» What you should do
Every line in the listing below from the one with "of the footprint." through the one with "obj.matrix_parent_inverse = Matrix.Identity(4)" is to be reproduced exactly, both ends included; leave out the rest.

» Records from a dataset
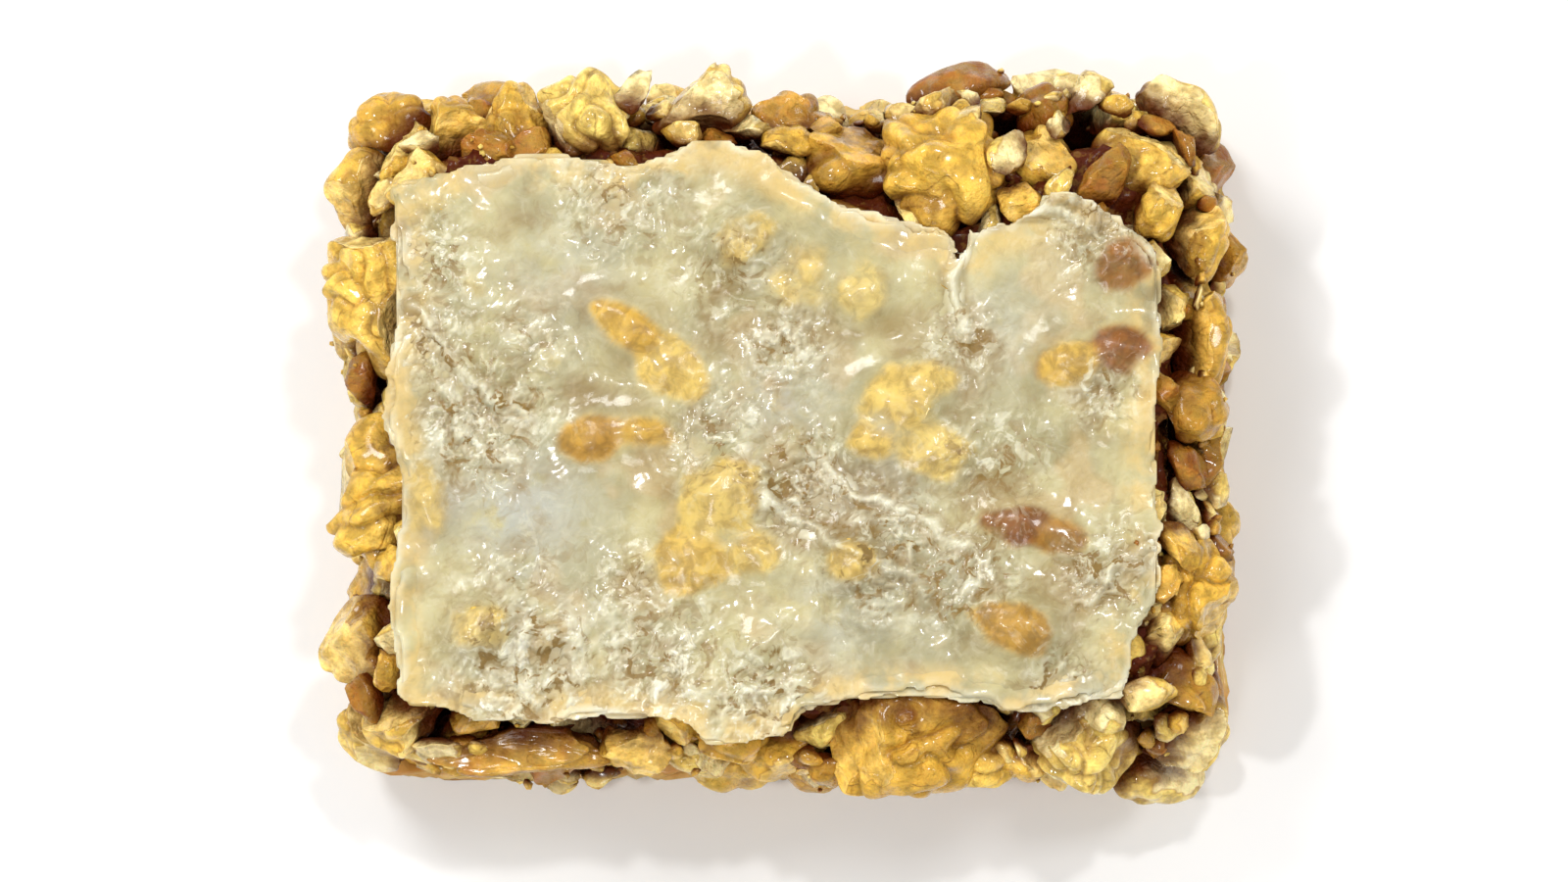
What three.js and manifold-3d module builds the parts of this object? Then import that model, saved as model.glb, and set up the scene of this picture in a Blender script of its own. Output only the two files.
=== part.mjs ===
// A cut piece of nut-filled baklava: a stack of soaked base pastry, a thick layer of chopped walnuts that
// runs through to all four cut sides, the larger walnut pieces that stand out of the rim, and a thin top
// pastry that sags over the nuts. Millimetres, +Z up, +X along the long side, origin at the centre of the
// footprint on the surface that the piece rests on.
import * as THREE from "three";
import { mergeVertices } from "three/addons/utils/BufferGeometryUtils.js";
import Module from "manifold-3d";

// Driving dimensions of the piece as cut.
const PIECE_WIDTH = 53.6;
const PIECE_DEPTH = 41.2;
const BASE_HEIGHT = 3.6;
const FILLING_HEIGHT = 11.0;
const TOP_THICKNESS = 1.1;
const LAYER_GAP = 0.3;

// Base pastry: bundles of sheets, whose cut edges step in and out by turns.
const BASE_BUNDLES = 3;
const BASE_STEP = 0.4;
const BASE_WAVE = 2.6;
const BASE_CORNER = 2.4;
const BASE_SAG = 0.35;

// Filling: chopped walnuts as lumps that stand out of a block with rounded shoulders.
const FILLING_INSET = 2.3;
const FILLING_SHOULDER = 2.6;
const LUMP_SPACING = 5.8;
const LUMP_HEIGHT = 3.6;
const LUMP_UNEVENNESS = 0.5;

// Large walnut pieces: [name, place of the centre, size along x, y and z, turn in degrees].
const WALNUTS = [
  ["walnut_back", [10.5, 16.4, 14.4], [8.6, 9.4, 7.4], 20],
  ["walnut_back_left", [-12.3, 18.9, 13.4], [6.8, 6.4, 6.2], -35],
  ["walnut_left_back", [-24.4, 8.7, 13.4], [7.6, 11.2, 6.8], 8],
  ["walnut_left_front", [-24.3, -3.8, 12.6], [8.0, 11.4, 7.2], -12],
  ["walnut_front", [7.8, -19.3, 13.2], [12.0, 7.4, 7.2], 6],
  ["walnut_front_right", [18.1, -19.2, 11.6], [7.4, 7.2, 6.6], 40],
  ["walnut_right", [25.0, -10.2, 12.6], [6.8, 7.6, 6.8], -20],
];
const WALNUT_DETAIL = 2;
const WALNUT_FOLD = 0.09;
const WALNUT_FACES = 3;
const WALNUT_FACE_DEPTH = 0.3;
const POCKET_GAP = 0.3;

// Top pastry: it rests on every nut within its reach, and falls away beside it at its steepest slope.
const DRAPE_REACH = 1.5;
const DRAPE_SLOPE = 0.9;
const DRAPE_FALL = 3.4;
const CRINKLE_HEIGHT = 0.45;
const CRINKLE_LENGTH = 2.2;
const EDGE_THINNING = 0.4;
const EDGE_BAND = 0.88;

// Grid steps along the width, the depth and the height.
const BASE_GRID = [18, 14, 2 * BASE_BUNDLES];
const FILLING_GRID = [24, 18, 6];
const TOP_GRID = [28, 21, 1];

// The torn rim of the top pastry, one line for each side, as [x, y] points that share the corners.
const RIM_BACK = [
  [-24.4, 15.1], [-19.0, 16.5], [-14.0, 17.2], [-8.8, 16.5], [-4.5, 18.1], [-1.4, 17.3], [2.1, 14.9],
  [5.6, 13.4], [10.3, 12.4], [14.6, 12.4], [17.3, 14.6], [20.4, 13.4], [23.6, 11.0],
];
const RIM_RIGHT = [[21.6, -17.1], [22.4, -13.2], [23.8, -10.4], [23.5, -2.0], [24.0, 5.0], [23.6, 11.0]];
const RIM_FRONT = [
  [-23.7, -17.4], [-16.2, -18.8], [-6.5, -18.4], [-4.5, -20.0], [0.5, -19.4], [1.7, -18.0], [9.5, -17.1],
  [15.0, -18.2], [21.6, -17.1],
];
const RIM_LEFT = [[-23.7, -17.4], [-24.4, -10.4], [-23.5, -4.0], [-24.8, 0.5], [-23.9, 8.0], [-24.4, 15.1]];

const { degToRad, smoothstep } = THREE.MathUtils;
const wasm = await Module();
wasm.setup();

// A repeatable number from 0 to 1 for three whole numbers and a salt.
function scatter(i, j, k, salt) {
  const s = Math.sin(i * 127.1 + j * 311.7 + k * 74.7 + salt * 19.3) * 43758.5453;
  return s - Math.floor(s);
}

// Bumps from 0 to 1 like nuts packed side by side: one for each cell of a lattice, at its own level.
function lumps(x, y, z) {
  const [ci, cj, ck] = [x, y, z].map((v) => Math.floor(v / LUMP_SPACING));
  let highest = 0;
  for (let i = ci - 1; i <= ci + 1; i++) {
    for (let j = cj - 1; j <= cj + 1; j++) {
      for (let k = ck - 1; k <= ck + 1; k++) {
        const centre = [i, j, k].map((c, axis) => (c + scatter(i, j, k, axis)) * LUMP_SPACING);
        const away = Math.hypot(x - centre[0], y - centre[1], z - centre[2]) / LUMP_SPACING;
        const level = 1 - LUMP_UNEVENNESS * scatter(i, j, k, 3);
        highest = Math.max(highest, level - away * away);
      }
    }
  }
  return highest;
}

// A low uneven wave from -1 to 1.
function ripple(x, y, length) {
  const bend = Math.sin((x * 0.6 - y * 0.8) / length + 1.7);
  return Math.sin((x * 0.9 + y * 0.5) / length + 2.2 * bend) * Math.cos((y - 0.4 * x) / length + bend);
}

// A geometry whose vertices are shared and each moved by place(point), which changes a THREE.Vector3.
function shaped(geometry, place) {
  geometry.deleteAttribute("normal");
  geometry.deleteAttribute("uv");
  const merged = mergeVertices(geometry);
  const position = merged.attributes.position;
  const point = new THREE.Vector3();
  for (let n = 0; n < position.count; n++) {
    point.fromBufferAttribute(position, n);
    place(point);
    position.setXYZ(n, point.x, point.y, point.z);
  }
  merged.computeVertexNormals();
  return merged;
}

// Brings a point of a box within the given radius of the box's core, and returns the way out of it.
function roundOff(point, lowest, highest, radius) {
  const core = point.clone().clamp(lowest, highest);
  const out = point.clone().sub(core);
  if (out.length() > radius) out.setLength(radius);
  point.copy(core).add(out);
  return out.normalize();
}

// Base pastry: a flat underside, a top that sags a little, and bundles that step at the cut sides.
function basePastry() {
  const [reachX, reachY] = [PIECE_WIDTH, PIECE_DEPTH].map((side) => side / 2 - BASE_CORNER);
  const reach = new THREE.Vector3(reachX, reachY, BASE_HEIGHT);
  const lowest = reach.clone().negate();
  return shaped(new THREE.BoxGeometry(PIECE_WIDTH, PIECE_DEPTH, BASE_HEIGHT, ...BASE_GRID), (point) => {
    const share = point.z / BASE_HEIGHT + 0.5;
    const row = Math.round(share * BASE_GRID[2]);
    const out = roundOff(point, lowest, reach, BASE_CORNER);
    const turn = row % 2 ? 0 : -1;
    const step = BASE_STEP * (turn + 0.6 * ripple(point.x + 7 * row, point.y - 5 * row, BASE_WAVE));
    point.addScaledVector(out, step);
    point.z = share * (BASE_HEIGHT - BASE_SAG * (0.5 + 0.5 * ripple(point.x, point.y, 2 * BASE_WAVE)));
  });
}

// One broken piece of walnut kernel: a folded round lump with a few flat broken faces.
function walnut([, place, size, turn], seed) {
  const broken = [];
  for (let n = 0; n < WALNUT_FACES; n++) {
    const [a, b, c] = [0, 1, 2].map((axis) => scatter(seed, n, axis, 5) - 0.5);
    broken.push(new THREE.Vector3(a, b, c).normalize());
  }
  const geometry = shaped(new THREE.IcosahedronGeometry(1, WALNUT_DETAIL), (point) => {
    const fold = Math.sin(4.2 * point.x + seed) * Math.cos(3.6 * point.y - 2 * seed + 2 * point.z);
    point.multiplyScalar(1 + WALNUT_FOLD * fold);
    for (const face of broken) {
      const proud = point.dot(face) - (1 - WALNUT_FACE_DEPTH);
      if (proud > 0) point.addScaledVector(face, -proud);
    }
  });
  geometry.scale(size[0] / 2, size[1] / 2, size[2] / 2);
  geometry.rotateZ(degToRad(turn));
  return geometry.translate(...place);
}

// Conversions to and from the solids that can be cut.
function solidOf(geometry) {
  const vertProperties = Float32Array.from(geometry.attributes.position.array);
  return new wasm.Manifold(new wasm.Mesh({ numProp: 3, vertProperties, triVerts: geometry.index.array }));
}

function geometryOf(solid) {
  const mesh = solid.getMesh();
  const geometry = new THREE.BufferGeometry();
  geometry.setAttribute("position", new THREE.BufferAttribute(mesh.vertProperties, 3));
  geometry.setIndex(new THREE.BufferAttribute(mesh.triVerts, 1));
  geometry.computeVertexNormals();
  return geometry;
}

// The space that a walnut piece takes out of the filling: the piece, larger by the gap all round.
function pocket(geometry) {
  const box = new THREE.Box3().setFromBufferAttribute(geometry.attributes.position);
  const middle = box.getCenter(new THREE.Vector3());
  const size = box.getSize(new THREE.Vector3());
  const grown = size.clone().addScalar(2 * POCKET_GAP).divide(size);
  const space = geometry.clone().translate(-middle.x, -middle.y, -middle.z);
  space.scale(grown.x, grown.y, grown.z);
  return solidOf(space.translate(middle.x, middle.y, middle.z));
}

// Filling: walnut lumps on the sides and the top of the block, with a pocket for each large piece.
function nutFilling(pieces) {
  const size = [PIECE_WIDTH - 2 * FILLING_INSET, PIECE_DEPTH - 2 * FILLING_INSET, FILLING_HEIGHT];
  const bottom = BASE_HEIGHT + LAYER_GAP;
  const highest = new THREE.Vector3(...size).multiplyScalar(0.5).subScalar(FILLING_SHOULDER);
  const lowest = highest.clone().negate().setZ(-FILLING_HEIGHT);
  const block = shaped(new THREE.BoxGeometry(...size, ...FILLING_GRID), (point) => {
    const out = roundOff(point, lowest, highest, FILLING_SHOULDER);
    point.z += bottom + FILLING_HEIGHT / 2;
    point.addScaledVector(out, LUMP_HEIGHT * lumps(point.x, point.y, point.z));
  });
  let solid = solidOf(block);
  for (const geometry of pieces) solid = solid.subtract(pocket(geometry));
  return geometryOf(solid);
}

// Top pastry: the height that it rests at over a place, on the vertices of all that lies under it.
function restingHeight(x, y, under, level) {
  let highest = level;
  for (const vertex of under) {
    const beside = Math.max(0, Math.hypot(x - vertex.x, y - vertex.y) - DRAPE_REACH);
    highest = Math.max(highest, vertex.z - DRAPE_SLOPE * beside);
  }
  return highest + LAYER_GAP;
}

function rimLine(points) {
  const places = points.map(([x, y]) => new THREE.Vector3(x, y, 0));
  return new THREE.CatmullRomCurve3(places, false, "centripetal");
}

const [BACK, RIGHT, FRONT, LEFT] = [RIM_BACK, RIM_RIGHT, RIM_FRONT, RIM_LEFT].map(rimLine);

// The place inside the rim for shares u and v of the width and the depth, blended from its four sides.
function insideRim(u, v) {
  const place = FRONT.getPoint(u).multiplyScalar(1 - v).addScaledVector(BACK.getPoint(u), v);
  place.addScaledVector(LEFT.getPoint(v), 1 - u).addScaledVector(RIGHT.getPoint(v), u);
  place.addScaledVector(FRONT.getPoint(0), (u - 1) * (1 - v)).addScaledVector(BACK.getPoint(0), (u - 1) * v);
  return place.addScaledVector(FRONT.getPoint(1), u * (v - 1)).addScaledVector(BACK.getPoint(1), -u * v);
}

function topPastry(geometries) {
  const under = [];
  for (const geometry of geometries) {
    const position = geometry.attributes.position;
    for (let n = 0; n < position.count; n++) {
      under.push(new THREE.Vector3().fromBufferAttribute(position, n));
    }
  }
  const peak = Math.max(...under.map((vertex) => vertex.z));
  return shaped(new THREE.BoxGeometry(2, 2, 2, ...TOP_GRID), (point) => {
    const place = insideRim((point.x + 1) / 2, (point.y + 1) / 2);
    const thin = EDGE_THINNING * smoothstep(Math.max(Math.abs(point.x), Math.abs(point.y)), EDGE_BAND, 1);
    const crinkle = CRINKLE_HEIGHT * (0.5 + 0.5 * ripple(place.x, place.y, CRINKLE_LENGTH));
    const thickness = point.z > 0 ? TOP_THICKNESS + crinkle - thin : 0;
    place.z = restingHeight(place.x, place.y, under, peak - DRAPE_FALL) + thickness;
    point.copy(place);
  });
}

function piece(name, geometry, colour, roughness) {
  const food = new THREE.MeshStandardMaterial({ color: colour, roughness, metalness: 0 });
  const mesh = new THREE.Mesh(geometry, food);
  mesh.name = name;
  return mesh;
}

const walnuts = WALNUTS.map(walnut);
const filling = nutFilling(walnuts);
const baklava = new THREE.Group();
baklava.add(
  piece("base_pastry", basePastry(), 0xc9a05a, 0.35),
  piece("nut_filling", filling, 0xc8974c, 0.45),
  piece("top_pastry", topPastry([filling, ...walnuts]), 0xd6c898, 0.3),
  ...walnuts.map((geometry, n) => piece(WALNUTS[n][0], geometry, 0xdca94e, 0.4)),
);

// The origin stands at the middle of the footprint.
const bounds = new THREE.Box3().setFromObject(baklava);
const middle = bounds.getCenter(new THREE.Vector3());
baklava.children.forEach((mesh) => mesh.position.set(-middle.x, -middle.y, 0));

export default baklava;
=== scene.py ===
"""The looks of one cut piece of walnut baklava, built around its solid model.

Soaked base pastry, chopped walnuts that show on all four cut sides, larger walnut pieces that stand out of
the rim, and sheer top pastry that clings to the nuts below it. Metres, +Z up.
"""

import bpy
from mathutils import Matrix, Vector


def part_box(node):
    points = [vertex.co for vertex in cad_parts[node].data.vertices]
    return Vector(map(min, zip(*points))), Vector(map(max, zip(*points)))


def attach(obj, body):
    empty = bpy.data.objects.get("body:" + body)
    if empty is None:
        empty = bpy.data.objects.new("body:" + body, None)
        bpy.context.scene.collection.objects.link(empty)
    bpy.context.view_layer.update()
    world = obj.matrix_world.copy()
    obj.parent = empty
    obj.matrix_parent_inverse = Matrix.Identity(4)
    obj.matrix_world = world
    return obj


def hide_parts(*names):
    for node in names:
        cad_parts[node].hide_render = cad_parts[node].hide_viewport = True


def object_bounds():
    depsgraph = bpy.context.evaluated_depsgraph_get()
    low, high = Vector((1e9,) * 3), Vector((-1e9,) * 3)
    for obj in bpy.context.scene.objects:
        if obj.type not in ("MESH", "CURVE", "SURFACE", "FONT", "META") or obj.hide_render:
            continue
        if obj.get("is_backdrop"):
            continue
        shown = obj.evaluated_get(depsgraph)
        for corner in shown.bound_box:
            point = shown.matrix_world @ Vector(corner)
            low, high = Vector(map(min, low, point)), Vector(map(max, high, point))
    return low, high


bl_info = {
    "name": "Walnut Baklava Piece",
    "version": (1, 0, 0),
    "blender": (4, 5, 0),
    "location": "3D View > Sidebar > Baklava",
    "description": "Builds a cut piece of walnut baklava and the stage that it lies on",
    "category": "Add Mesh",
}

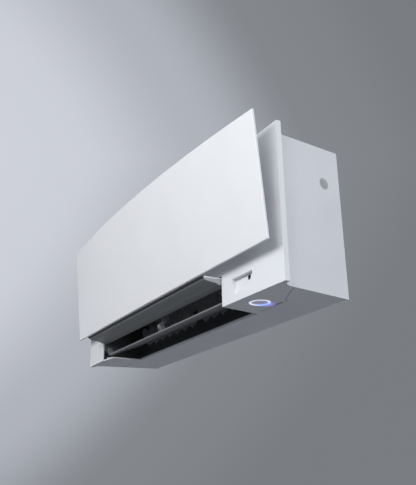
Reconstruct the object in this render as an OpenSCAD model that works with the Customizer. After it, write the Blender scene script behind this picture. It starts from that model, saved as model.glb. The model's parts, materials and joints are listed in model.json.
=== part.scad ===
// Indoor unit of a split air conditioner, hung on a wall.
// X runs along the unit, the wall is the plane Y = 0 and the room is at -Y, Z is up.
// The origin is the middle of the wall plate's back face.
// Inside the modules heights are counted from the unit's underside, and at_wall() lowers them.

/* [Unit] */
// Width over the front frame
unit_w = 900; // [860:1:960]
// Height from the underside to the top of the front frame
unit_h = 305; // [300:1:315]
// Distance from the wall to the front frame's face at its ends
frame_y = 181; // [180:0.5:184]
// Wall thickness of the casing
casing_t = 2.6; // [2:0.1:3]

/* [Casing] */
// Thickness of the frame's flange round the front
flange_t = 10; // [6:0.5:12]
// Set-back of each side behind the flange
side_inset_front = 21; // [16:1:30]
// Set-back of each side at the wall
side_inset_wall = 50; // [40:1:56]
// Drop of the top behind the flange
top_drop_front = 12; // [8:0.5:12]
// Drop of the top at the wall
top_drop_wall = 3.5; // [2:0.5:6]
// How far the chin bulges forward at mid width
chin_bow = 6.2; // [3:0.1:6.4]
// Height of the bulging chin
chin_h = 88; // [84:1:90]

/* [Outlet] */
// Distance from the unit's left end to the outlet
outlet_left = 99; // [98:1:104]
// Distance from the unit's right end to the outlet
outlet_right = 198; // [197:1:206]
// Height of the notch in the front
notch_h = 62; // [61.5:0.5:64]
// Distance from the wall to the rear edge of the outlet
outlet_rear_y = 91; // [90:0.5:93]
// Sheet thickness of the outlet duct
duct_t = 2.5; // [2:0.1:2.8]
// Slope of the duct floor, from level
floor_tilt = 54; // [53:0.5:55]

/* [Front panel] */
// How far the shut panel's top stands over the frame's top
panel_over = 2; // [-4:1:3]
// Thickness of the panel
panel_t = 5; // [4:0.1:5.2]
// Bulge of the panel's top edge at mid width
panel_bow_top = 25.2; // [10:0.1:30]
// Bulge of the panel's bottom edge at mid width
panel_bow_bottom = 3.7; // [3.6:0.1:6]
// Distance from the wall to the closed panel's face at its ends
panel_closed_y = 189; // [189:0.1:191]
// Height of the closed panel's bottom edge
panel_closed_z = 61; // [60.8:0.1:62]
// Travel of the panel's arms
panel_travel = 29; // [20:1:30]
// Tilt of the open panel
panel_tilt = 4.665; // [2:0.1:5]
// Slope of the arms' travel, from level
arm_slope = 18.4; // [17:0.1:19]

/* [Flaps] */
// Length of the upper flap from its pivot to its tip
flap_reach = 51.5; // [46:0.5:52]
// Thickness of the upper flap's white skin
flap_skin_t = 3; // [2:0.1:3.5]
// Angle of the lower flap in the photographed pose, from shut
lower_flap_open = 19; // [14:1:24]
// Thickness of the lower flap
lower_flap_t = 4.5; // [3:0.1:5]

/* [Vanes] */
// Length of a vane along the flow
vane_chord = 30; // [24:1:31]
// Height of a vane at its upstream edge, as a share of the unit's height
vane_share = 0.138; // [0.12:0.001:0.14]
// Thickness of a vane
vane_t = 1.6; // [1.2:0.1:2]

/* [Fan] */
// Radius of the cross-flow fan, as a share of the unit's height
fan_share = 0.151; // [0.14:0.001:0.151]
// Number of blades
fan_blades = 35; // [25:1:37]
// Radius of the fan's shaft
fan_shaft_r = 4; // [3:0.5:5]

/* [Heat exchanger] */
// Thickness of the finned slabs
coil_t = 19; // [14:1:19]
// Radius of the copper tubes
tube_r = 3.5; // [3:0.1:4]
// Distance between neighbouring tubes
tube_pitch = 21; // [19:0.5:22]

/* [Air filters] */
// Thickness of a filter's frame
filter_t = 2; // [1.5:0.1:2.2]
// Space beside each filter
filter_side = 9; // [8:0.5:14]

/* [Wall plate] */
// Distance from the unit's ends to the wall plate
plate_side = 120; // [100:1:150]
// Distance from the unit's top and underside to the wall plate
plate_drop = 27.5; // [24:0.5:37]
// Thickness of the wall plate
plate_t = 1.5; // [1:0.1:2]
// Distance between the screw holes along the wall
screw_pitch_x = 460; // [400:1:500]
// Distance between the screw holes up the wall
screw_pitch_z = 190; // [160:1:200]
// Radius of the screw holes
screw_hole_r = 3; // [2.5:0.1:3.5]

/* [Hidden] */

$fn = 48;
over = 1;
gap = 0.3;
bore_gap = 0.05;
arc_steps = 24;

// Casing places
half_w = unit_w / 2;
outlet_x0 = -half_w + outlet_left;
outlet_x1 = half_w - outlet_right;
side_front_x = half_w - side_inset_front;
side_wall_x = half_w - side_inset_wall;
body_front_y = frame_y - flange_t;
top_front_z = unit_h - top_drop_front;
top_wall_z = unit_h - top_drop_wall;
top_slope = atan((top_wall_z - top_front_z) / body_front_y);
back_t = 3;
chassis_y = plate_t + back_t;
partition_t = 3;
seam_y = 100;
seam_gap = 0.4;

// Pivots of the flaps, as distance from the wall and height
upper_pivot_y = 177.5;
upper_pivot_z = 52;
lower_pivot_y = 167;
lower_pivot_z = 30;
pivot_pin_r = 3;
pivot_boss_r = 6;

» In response
// The origin stands at the middle of the footprint.
const bounds = new THREE.Box3().setFromObject(baklava);
const middle = bounds.getCenter(new THREE.Vector3());
baklava.children.forEach((mesh) => mesh.position.set(-middle.x, -middle.y, 0));

export default baklava;
=== scene.py ===
"""The looks of one cut piece of walnut baklava, built around its solid model.

Soaked base pastry, chopped walnuts that show on all four cut sides, larger walnut pieces that stand out of
the rim, and sheer top pastry that clings to the nuts below it. Metres, +Z up.
"""

import bpy
from mathutils import Matrix, Vector


def part_box(node):
    points = [vertex.co for vertex in cad_parts[node].data.vertices]
    return Vector(map(min, zip(*points))), Vector(map(max, zip(*points)))


def attach(obj, body):
    empty = bpy.data.objects.get("body:" + body)
    if empty is None:
        empty = bpy.data.objects.new("body:" + body, None)
        bpy.context.scene.collection.objects.link(empty)
    bpy.context.view_layer.update()
    world = obj.matrix_world.copy()
    obj.parent = empty
    obj.matrix_parent_inverse = Matrix.Identity(4)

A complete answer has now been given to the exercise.